- _Challenge_
Reproduce every entry exactly.

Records
===============
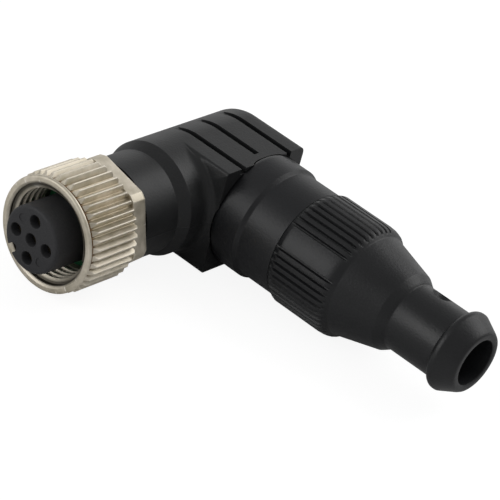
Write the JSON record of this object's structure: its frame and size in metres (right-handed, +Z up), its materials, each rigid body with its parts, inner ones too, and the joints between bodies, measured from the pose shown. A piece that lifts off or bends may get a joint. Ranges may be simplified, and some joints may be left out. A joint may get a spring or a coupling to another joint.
{
  "type": "right-angle M12 cable socket connector",
  "caption": "Right-angle round cable socket with a threaded coupling nut, contact holes in a keyed plug, an elbow housing and a ribbed gland nut for the cable.",
  "frame": {"origin": "centre of the coupling nut's mouth, on the mating axis", "axes": "-Y is the mating direction, +X is the cable's way out, +Z is up; the part lies flat on its nuts"},
  "size_m": [0.0507, 0.0377, 0.015],
  "materials": {
    "nickel_plate": "nickel-plated, satin",
    "housing_plastic": "black moulded plastic, fine satin",
    "carrier_plastic": "black moulded plastic, satin",
    "cage_plastic": "dark moulded plastic",
    "green_rubber": "matte",
    "black_rubber": "matte",
    "contact_brass": "gold flash",
    "terminal_brass": "tin-plated",
    "screw_steel": "zinc-plated"
  },
  "bodies": {
    "housing": {"contact_insert": "carrier_plastic", "seal_ring": "green_rubber", "elbow_housing": "housing_plastic", "terminal_block": "carrier_plastic", "barrel": "housing_plastic", "barrel_seal": "black_rubber", "clamping_cage": "cage_plastic", "cable_grommet": "black_rubber", "socket_contact_1": "contact_brass", "socket_contact_2": "contact_brass", "socket_contact_3": "contact_brass", "socket_contact_4": "contact_brass", "socket_contact_5": "contact_brass", "wire_clamp_1": "terminal_brass", "wire_clamp_2": "terminal_brass", "wire_clamp_3": "terminal_brass", "wire_clamp_4": "terminal_brass", "wire_clamp_5": "terminal_brass", "terminal_screw_1": "screw_steel", "terminal_screw_2": "screw_steel", "terminal_screw_3": "screw_steel", "terminal_screw_4": "screw_steel", "terminal_screw_5": "screw_steel"},
    "coupling": {"coupling_nut": "nickel_plate"},
    "slip_ring": {"pressure_ring": "cage_plastic"},
    "gland": {"gland_nut": "housing_plastic"}
  },
  "joints": [
    {"name": "nut_turn", "type": "hinge", "parent": "housing", "child": "coupling", "pos_m": [0, 0.005, 0], "axis": [0, -1, 0], "continuous": true},
    {"name": "gland_feed", "type": "slide", "parent": "housing", "child": "slip_ring", "axis": [1, 0, 0], "range_m": [0, 0.006]},
    {"name": "gland_turn", "type": "hinge", "parent": "slip_ring", "child": "gland", "pos_m": [0.021, 0.0278, 0], "axis": [1, 0, 0], "range_deg": [0, 1441]}
  ],
  "couplings": [
    {"joint": "gland_turn", "follows": "gland_feed", "rad_per_m": 4188.8}
  ]
}
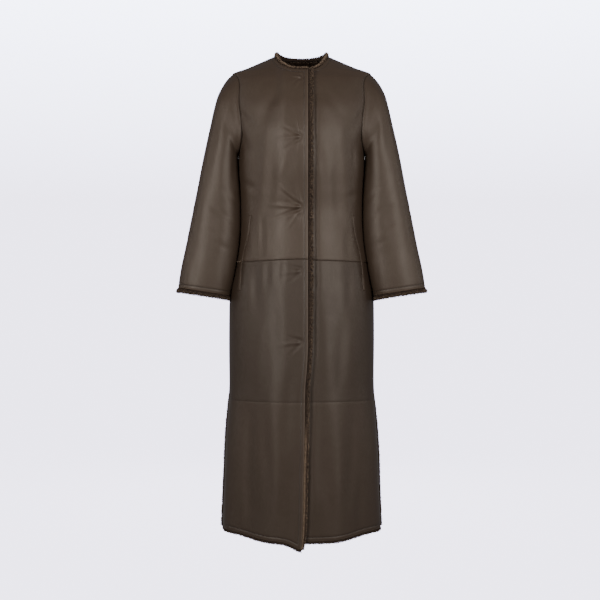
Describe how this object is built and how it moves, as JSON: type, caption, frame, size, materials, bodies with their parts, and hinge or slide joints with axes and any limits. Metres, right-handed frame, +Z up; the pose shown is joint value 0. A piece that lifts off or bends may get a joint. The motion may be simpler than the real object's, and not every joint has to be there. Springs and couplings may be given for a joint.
{
  "type": "shearling coat",
  "caption": "Long collarless shearling coat in dark brown leather with its wool inside, rolling out at the neck, front edge, cuffs, side slits and hem, closed down the front.",
  "frame": {"origin": "middle of the neck opening, at the height of the base of the wearer's neck, where the coat is held up", "axes": "+X to the wearer's left, -Y to the front, +Z up"},
  "size_m": [0.659, 0.3188, 1.2985],
  "materials": {
    "leather": "smooth dark brown leather with a soft sheen",
    "wool": "dense dark brown curled wool pile",
    "snap_metal": "dark metal press snaps"
  },
  "bodies": {
    "root": {"front_right_upper": "leather", "front_right_middle": "leather", "front_right_lower": "leather", "front_left_upper": "leather", "front_left_middle": "leather", "front_left_lower": "leather", "back_upper": "leather", "back_middle": "leather", "back_lower": "leather", "sleeve_right_front": "leather", "sleeve_right_back_upper": "leather", "sleeve_right_back_lower": "leather", "sleeve_left_front": "leather", "sleeve_left_back_upper": "leather", "sleeve_left_back_lower": "leather", "pocket_welt_right": "leather", "pocket_welt_left": "leather", "wool_front_right": "wool", "wool_front_left": "wool", "wool_back_neck": "wool", "wool_back_hem": "wool", "wool_cuff_right": "wool", "wool_cuff_left": "wool", "snap_stud_1": "snap_metal", "snap_stud_2": "snap_metal", "snap_stud_3": "snap_metal", "snap_stud_4": "snap_metal", "snap_stud_5": "snap_metal", "snap_socket_1": "snap_metal", "snap_socket_2": "snap_metal", "snap_socket_3": "snap_metal", "snap_socket_4": "snap_metal", "snap_socket_5": "snap_metal"}
  },
  "joints": []
}
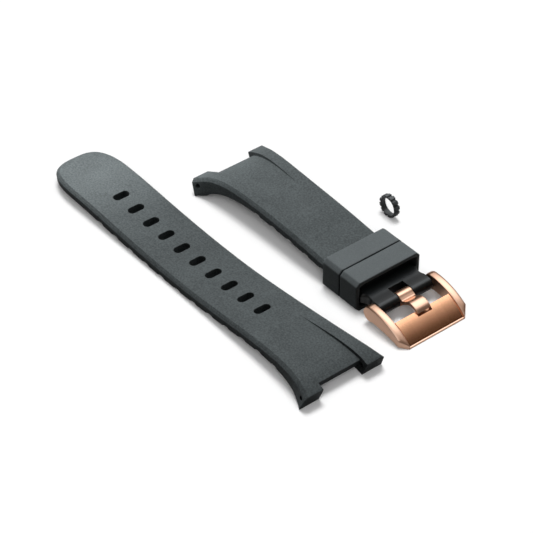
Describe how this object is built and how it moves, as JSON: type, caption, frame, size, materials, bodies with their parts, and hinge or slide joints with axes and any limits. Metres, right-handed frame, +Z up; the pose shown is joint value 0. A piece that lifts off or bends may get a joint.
===============
- _Exercise answer_
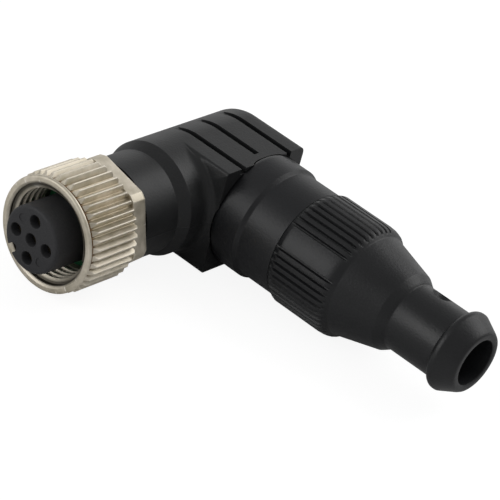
Write the JSON record of this object's structure: its frame and size in metres (right-handed, +Z up), its materials, each rigid body with its parts, inner ones too, and the joints between bodies, measured from the pose shown. A piece that lifts off or bends may get a joint. Ranges may be simplified, and some joints may be left out. A joint may get a spring or a coupling to another joint.
{
  "type": "right-angle M12 cable socket connector",
  "caption": "Right-angle round cable socket with a threaded coupling nut, contact holes in a keyed plug, an elbow housing and a ribbed gland nut for the cable.",
  "frame": {"origin": "centre of the coupling nut's mouth, on the mating axis", "axes": "-Y is the mating direction, +X is the cable's way out, +Z is up; the part lies flat on its nuts"},
  "size_m": [0.0507, 0.0377, 0.015],
  "materials": {
    "nickel_plate": "nickel-plated, satin",
    "housing_plastic": "black moulded plastic, fine satin",
    "carrier_plastic": "black moulded plastic, satin",
    "cage_plastic": "dark moulded plastic",
    "green_rubber": "matte",
    "black_rubber": "matte",
    "contact_brass": "gold flash",
    "terminal_brass": "tin-plated",
    "screw_steel": "zinc-plated"
  },
  "bodies": {
    "housing": {"contact_insert": "carrier_plastic", "seal_ring": "green_rubber", "elbow_housing": "housing_plastic", "terminal_block": "carrier_plastic", "barrel": "housing_plastic", "barrel_seal": "black_rubber", "clamping_cage": "cage_plastic", "cable_grommet": "black_rubber", "socket_contact_1": "contact_brass", "socket_contact_2": "contact_brass", "socket_contact_3": "contact_brass", "socket_contact_4": "contact_brass", "socket_contact_5": "contact_brass", "wire_clamp_1": "terminal_brass", "wire_clamp_2": "terminal_brass", "wire_clamp_3": "terminal_brass", "wire_clamp_4": "terminal_brass", "wire_clamp_5": "terminal_brass", "terminal_screw_1": "screw_steel", "terminal_screw_2": "screw_steel", "terminal_screw_3": "screw_steel", "terminal_screw_4": "screw_steel", "terminal_screw_5": "screw_steel"},
    "coupling": {"coupling_nut": "nickel_plate"},
    "slip_ring": {"pressure_ring": "cage_plastic"},
    "gland": {"gland_nut": "housing_plastic"}
  },
  "joints": [
    {"name": "nut_turn", "type": "hinge", "parent": "housing", "child": "coupling", "pos_m": [0, 0.005, 0], "axis": [0, -1, 0], "continuous": true},
    {"name": "gland_feed", "type": "slide", "parent": "housing", "child": "slip_ring", "axis": [1, 0, 0], "range_m": [0, 0.006]},
    {"name": "gland_turn", "type": "hinge", "parent": "slip_ring", "child": "gland", "pos_m": [0.021, 0.0278, 0], "axis": [1, 0, 0], "range_deg": [0, 1441]}
  ],
  "couplings": [
    {"joint": "gland_turn", "follows": "gland_feed", "rad_per_m": 4188.8}
  ]
}
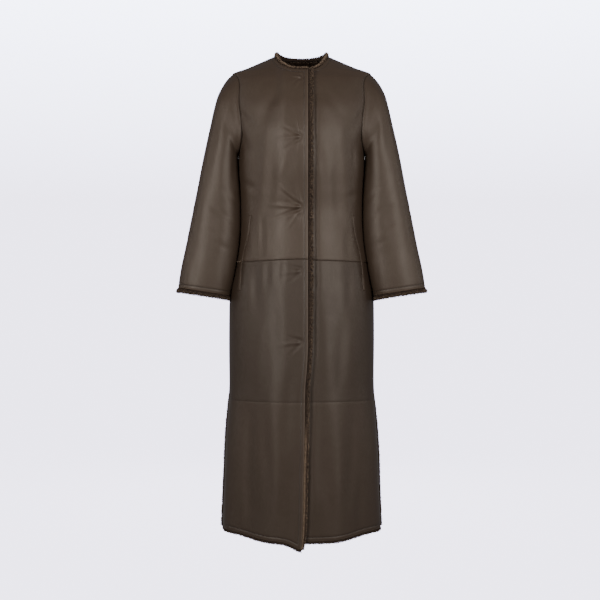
Describe how this object is built and how it moves, as JSON: type, caption, frame, size, materials, bodies with their parts, and hinge or slide joints with axes and any limits. Metres, right-handed frame, +Z up; the pose shown is joint value 0. A piece that lifts off or bends may get a joint. The motion may be simpler than the real object's, and not every joint has to be there. Springs and couplings may be given for a joint.
{
  "type": "shearling coat",
  "caption": "Long collarless shearling coat in dark brown leather with its wool inside, rolling out at the neck, front edge, cuffs, side slits and hem, closed down the front.",
  "frame": {"origin": "middle of the neck opening, at the height of the base of the wearer's neck, where the coat is held up", "axes": "+X to the wearer's left, -Y to the front, +Z up"},
  "size_m": [0.659, 0.3188, 1.2985],
  "materials": {
    "leather": "smooth dark brown leather with a soft sheen",
    "wool": "dense dark brown curled wool pile",
    "snap_metal": "dark metal press snaps"
  },
  "bodies": {
    "root": {"front_right_upper": "leather", "front_right_middle": "leather", "front_right_lower": "leather", "front_left_upper": "leather", "front_left_middle": "leather", "front_left_lower": "leather", "back_upper": "leather", "back_middle": "leather", "back_lower": "leather", "sleeve_right_front": "leather", "sleeve_right_back_upper": "leather", "sleeve_right_back_lower": "leather", "sleeve_left_front": "leather", "sleeve_left_back_upper": "leather", "sleeve_left_back_lower": "leather", "pocket_welt_right": "leather", "pocket_welt_left": "leather", "wool_front_right": "wool", "wool_front_left": "wool", "wool_back_neck": "wool", "wool_back_hem": "wool", "wool_cuff_right": "wool", "wool_cuff_left": "wool", "snap_stud_1": "snap_metal", "snap_stud_2": "snap_metal", "snap_stud_3": "snap_metal", "snap_stud_4": "snap_metal", "snap_stud_5": "snap_metal", "snap_socket_1": "snap_metal", "snap_socket_2": "snap_metal", "snap_socket_3": "snap_metal", "snap_socket_4": "snap_metal", "snap_socket_5": "snap_metal"}
  },
  "joints": []
}
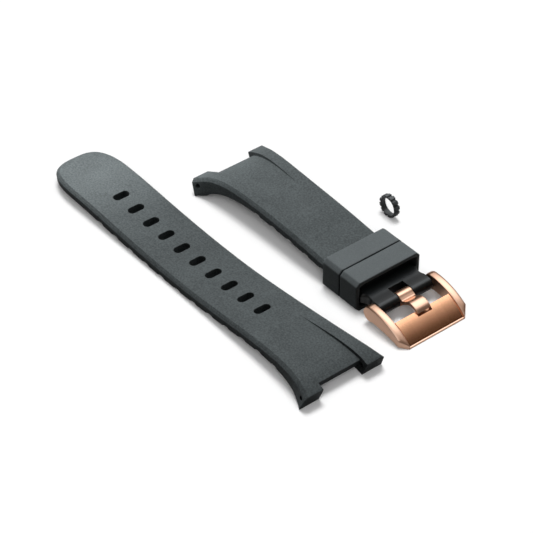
Describe how this object is built and how it moves, as JSON: type, caption, frame, size, materials, bodies with their parts, and hinge or slide joints with axes and any limits. Metres, right-handed frame, +Z up; the pose shown is joint value 0. A piece that lifts off or bends may get a joint.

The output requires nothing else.